First, I'm wondering what is out there already. Is there already such a creature? Or, at the very least, are there recordings being made and put up on a piecemeal basis from one conference to another? I'm sure there are-- but where are they?

At the very least, I think I can start a blog that will compile links to such materials-- though getting things set up to with actual syndication/enclosures/podcasting capabilities might be further off..

Second, are there ways to expand the amount of material that is being recorded? Does anyone think there are people (and technical resources) out there available to make this happen?

Now, while I've been saying "Sociology Conversations," I don't necessarily mean to limit this only to sociology. Indeed, my own research interests are rarely limited just to my discipline. I probably spend at least as much time reading/engaging with materials from elsewhere (from interdisciplinary fields like cultural studies, media studies, women's studies to traditional disciplines of anthropology, political science, etc.)
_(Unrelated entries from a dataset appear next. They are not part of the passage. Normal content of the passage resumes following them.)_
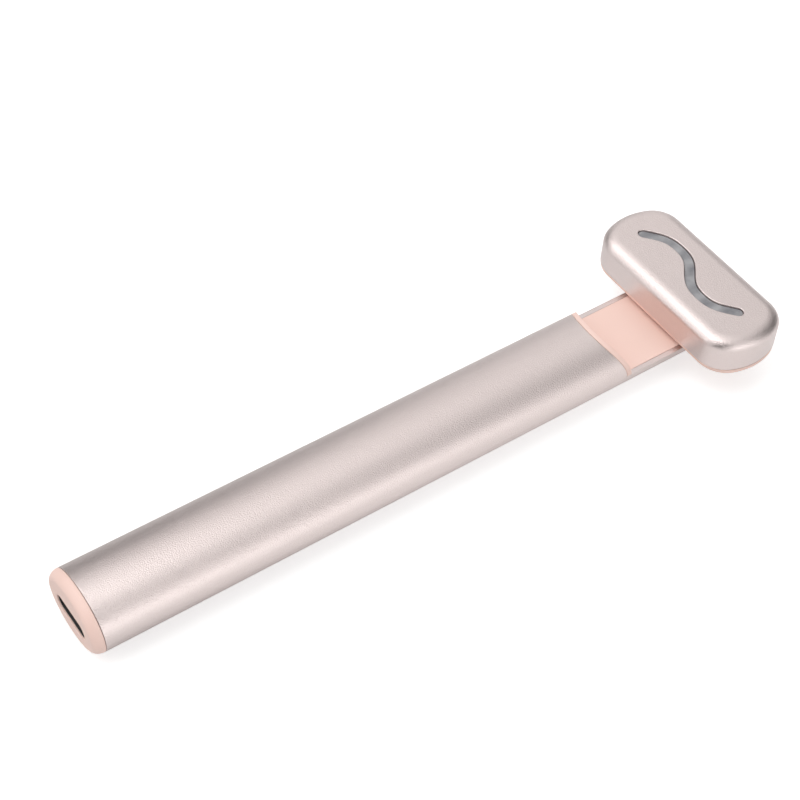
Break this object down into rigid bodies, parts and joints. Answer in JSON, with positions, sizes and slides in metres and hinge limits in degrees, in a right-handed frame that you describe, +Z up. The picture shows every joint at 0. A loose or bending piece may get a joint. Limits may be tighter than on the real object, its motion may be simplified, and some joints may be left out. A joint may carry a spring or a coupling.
{
  "type": "heated eye massager wand",
  "caption": "Oval aluminium wand with a half-lapped neck and a flat heated head that swivels on a hollow pivot, with a wave-shaped light window on top and a charging slot at the tail.",
  "frame": {"origin": "Bottom centre of the bounding box: below the middle of the overall length, on the plane that the underside of the handle touches.", "axes": "+X along the handle from the charging slot to the head, +Y across the handle and along the head at rest, +Z up through the heated plate, with the head standing across the handle as pictured."},
  "size_m": [0.1472, 0.0416, 0.0153],
  "materials": {
    "rose_aluminium": "sandblasted and anodised, pale rose champagne",
    "pink_plastic": "fine satin, pale pink",
    "grey_guide": "translucent grey, frosted",
    "white_plastic": "plain moulded",
    "black_plastic": "plain moulded",
    "circuit_board": "solder-masked glass-fibre laminate",
    "ferrite": "pressed ferrite",
    "cell_foil": "laminated aluminium foil pouch",
    "foam": "soft, matt",
    "red_insulation": "smooth wire insulation",
    "black_insulation": "smooth wire insulation",
    "steel": "plain, nickel plated",
    "brass": "turned",
    "copper": "tinned copper alloy",
    "polyimide": "amber polyimide film with printed track"
  },
  "bodies": {
    "handle": {"handle_tube": "rose_aluminium", "tail_cap": "pink_plastic", "neck_insert": "pink_plastic", "chassis": "white_plastic", "chassis_screw": "steel", "usb_shell": "steel", "usb_tongue": "black_plastic", "main_board": "circuit_board", "charge_chip": "black_plastic", "controller_chip": "black_plastic", "power_inductor": "ferrite", "board_screw_1": "steel", "board_screw_2": "steel", "battery_cell": "cell_foil", "cell_pad": "foam", "battery_lead_red": "red_insulation", "battery_lead_black": "black_insulation", "motor_lead_1": "red_insulation", "motor_lead_2": "black_insulation", "head_harness": "black_insulation", "motor_can": "steel", "motor_sleeve": "foam", "neck_board": "circuit_board", "hall_sensor": "black_plastic", "thrust_washer": "white_plastic", "wave_washer": "steel"},
    "rotor": {"motor_shaft": "steel", "eccentric_weight": "brass"},
    "head": {"swivel_stud": "brass", "retaining_ring": "steel", "stop_pin": "steel", "sense_magnet": "steel", "head_base": "pink_plastic", "head_shell": "rose_aluminium", "light_guide": "grey_guide", "led_board": "circuit_board", "led_1": "white_plastic", "led_2": "white_plastic", "led_3": "white_plastic", "led_4": "white_plastic", "led_5": "white_plastic", "led_6": "white_plastic", "heater_film": "polyimide", "thermistor": "copper", "shell_contact": "copper"}
  },
  "joints": [
    {"name": "head_swivel", "type": "hinge", "parent": "handle", "child": "head", "pos_m": [0.06455, 0, 0.0065], "axis": [0, 0, 1], "range_deg": [-90, 90]},
    {"name": "motor_spin", "type": "hinge", "parent": "handle", "child": "rotor", "pos_m": [0.02675, 0, 0.007], "axis": [1, 0, 0], "continuous": true}
  ]
}
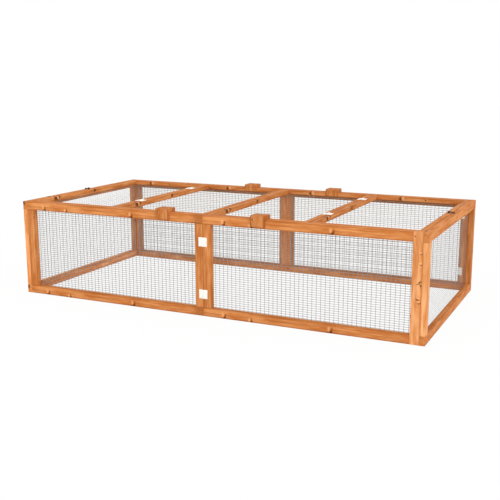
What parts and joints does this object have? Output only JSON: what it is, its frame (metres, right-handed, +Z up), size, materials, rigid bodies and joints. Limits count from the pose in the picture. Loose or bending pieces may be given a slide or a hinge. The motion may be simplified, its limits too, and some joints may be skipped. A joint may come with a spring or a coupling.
{
  "type": "outdoor rabbit run",
  "caption": "Low rectangular timber-framed pen with wire mesh walls, an open bottom and an inset roof of hinged wire lids, for keeping rabbits on grass.",
  "frame": {"origin": "on the ground, at the middle of the pen's footprint", "axes": "+X along the length towards the right as seen from the front, -Y the front, +Z up"},
  "size_m": [2.44, 1.206, 0.581],
  "materials": {
    "timber": "stained softwood, satin",
    "wire": "galvanised welded wire",
    "hinge": "bright white zinc",
    "hook": "black japanned wire"
  },
  "bodies": {
    "pen_walls": {"front_left_top_rail": "timber", "front_left_bottom_rail": "timber", "front_left_left_stile": "timber", "front_left_right_stile": "timber", "front_left_wire": "wire", "front_right_top_rail": "timber", "front_right_bottom_rail": "timber", "front_right_left_stile": "timber", "front_right_right_stile": "timber", "front_right_wire": "wire", "back_left_top_rail": "timber", "back_left_bottom_rail": "timber", "back_left_left_stile": "timber", "back_left_right_stile": "timber", "back_left_wire": "wire", "back_right_top_rail": "timber", "back_right_bottom_rail": "timber", "back_right_left_stile": "timber", "back_right_right_stile": "timber", "back_right_wire": "wire", "left_end_top_rail": "timber", "left_end_bottom_rail": "timber", "left_end_front_stile": "timber", "left_end_back_stile": "timber", "left_end_wire": "wire", "right_end_top_rail": "timber", "right_end_bottom_rail": "timber", "right_end_front_stile": "timber", "right_end_back_stile": "timber", "right_end_wire": "wire"},
    "left_middle_lid": {"left_middle_lid_left_bar": "timber", "left_middle_lid_right_bar": "timber", "left_middle_lid_front_rail": "timber", "left_middle_lid_back_rail": "timber", "left_middle_lid_wire": "wire", "left_middle_lid_hinge_leaf_front": "hinge", "left_middle_lid_hinge_leaf_back": "hinge"},
    "left_end_lid": {"left_end_lid_left_bar": "timber", "left_end_lid_right_bar": "timber", "left_end_lid_front_rail": "timber", "left_end_lid_back_rail": "timber", "left_end_lid_wire": "wire", "left_end_lid_hinge_leaf_front": "hinge", "left_end_lid_hinge_leaf_back": "hinge"},
    "right_middle_lid": {"right_middle_lid_left_bar": "timber", "right_middle_lid_right_bar": "timber", "right_middle_lid_front_rail": "timber", "right_middle_lid_back_rail": "timber", "right_middle_lid_wire": "wire", "right_middle_lid_hinge_leaf_front": "hinge", "right_middle_lid_hinge_leaf_back": "hinge"},
    "right_end_lid": {"right_end_lid_left_bar": "timber", "right_end_lid_right_bar": "timber", "right_end_lid_front_rail": "timber", "right_end_lid_back_rail": "timber", "right_end_lid_wire": "wire", "right_end_lid_hinge_leaf_front": "hinge", "right_end_lid_hinge_leaf_back": "hinge"},
    "left_hook": {"left_hook": "hook"},
    "right_hook": {"right_hook": "hook"}
  },
  "joints": [
    {"name": "left_lid_pair_lift", "type": "slide", "parent": "pen_walls", "child": "left_middle_lid", "axis": [0, 0, 1], "range_m": [0, 0.08]},
    {"name": "right_lid_pair_lift", "type": "slide", "parent": "pen_walls", "child": "right_middle_lid", "axis": [0, 0, 1], "range_m": [0, 0.08]},
    {"name": "left_end_lid_hinge", "type": "hinge", "parent": "left_middle_lid", "child": "left_end_lid", "pos_m": [-0.59462, 0, 0.5633], "axis": [0, 1, 0], "range_deg": [0, 175]},
    {"name": "right_end_lid_hinge", "type": "hinge", "parent": "right_middle_lid", "child": "right_end_lid", "pos_m": [0.59462, 0, 0.5633], "axis": [0, -1, 0], "range_deg": [0, 175]},
    {"name": "left_hook_pivot", "type": "hinge", "parent": "left_end_lid", "child": "left_hook", "pos_m": [-1.178, 0.004, 0.568], "axis": [0, 1, 0], "range_deg": [0, 150]},
    {"name": "right_hook_pivot", "type": "hinge", "parent": "right_end_lid", "child": "right_hook", "pos_m": [1.178, 0.024, 0.568], "axis": [0, -1, 0], "range_deg": [0, 150]}
  ]
}
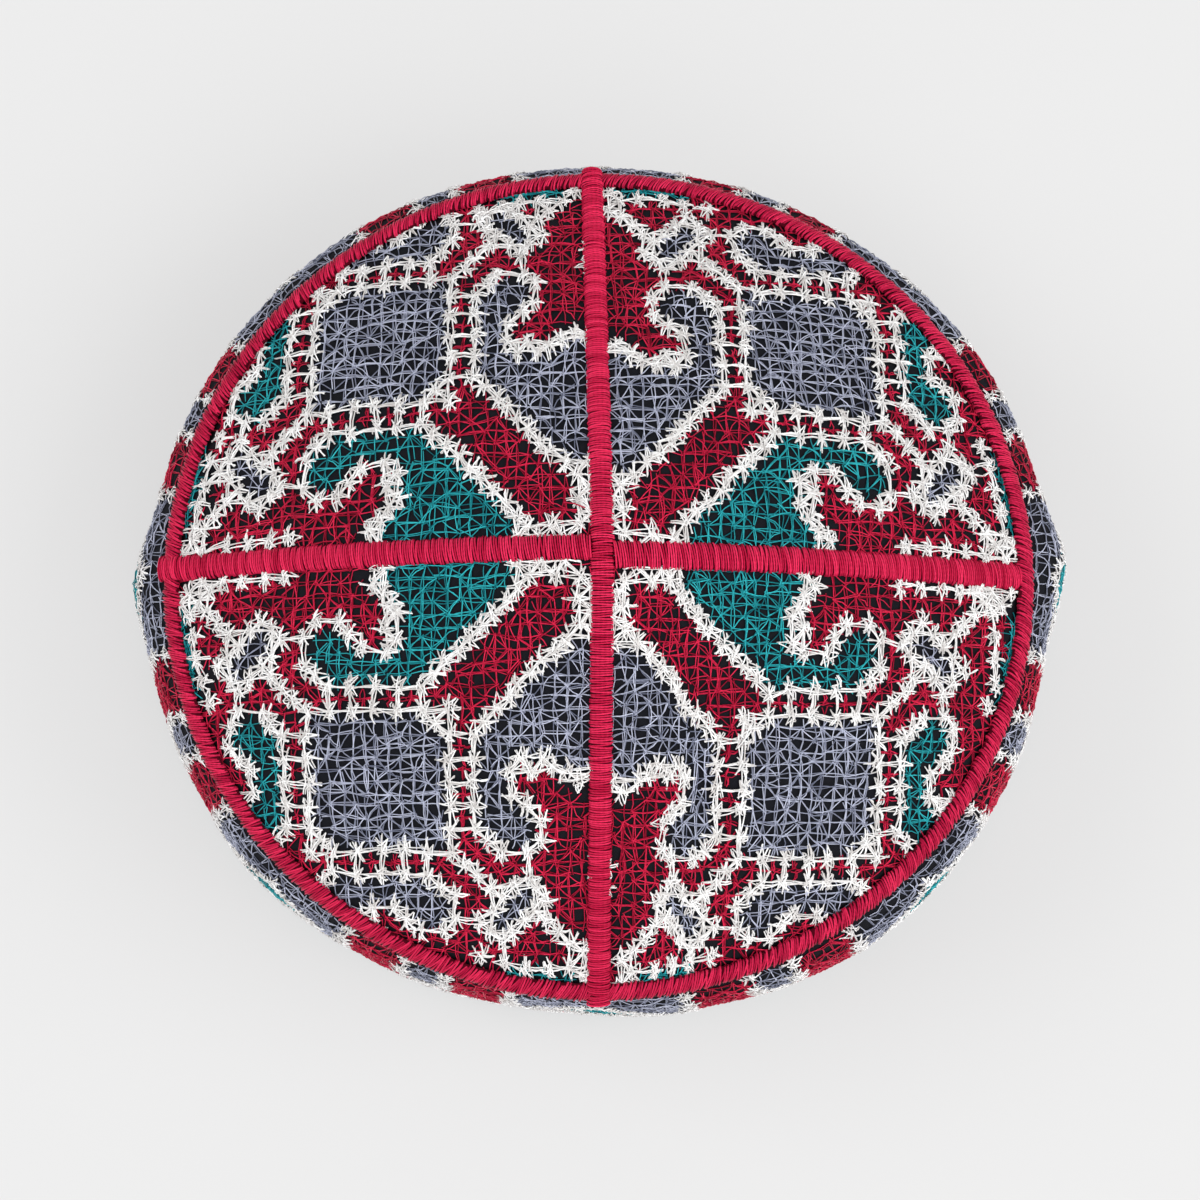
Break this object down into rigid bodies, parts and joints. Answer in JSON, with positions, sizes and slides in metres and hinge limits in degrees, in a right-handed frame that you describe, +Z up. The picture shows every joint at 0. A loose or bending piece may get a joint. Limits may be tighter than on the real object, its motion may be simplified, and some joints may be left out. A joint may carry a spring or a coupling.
{
  "type": "embroidered folk cap",
  "caption": "Round embroidered cap, worn on the head: a shallow pointed dome of quarter panels with raised satin seams, a satin roll at its edge and an upright side band open below.",
  "frame": {"origin": "on the floor under the middle of the cap, level with the lower edge of its band", "axes": "+Z up through the crown, +Y to the back of the cap, +X to its right between the two fold creases"},
  "size_m": [0.198, 0.1754, 0.0891],
  "materials": {
    "embroidered_cloth": "near-black cotton cloth covered in red, off-white, blue-grey and teal star stitches",
    "satin_thread": "glossy red embroidery thread in close satin stitch"
  },
  "bodies": {
    "root": {"crown_panel_back_right": "embroidered_cloth", "crown_panel_back_left": "embroidered_cloth", "crown_panel_front_left": "embroidered_cloth", "crown_panel_front_right": "embroidered_cloth", "crown_seam_front_back": "satin_thread", "crown_seam_left": "satin_thread", "crown_seam_right": "satin_thread", "crown_edge_ring": "satin_thread", "side_band": "embroidered_cloth"}
  },
  "joints": []
}
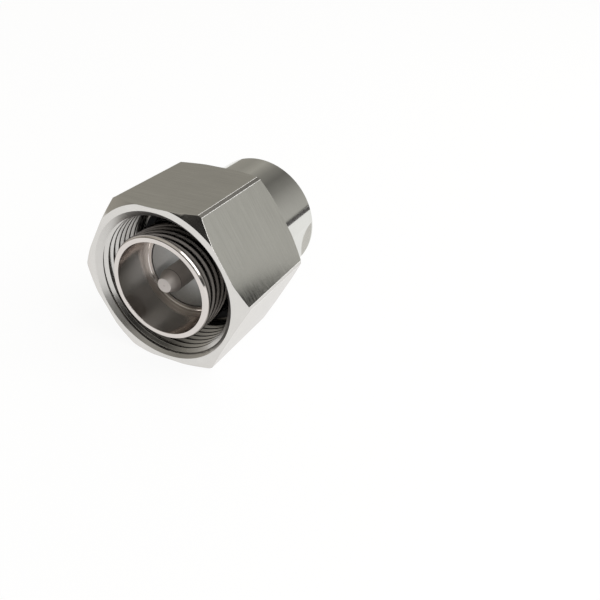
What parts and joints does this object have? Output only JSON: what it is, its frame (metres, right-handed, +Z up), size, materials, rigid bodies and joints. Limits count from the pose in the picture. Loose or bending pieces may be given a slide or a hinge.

But for now, I'll just post a link to my new and totally naked blog. There's absolutely nothing there now, but if there's interest, maybe we can change that.

Thursday, March 03, 2005

One more Broadcast Flag link

EFF's Annalee Newitz has a new article in the San Francisco Bay Guardian on the broadcast flag and particularly on EFF's HDTV "Build In" The article is very readable/engaging and the criticism is pretty brutal:

The Broadcast Flag will create a cartel similar to the CCA, only this time the government will be directly involved. Instead of the CCA launching a civil suit against somebody for making a noncompliant device, under the Broadcast Flag the government will be able to fine that person or stop him or her from selling the product. This will allow big media companies like MGM, Sony, and Paramount to get what they want – total control of how you watch television – without having to get their hands dirty.